Nasa’s Dawn spacecraft has gone into orbit around the Ceres, the first mission ever to be captured by the gravity of a dwarf planet. Dawn’s journey promises to tell scientists more than ever about the mysterious planet, which sits between Mars and Jupiter.

The craft sent a message to Nasa this afternoon that it had been captured by the planets gravity. “Dawn was healthy and thrusting with its ion engine, the indicator that Dawn had entered orbit as planned”, NASA said, after Dawn sent a message to its Jet Propulsion Laboratory.

Scientists will now use the tools and sensors on board Dawn to understand the planet, including answering some of the mysteries that it has posed. On its way towards the planet, Dawn sent an image of two bright spots on the surface — and scientists will use the photos that the craft will take to work out what they are.

ceres-double-bright-spots-feb19-2015-e1424906144834.jpg
The image taken by Dawn on its approach, on February 19. Nasa still doesn't know where the two bright lights came from

Ceres was discovered in 1801, and was first thought to be a planet.
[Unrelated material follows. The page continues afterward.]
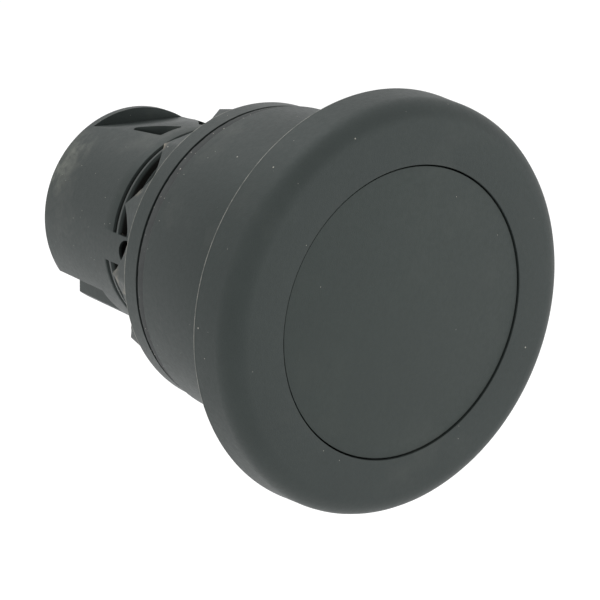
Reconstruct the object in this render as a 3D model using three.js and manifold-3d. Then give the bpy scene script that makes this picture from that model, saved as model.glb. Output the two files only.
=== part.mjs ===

Its status was then changed to an asteroid, and it is now a dwarf planet.

Dawn took off in 2007 to reach the dwarf planet, embarking on a journey of 3.1 billion miles.

It will take pictures of the surface throughout its 16-month mission. But it will initially go dark, since its trajectory will take it around the side of the planet that faces away from the sun, until April.

"We feel exhilarated," said Chris Russell, principal investigator of the Dawn mission at the University of California, Los Angeles (UCLA). "We have much to do over the next year and a half, but we are now on station with ample reserves, and a robust plan to obtain our science objectives."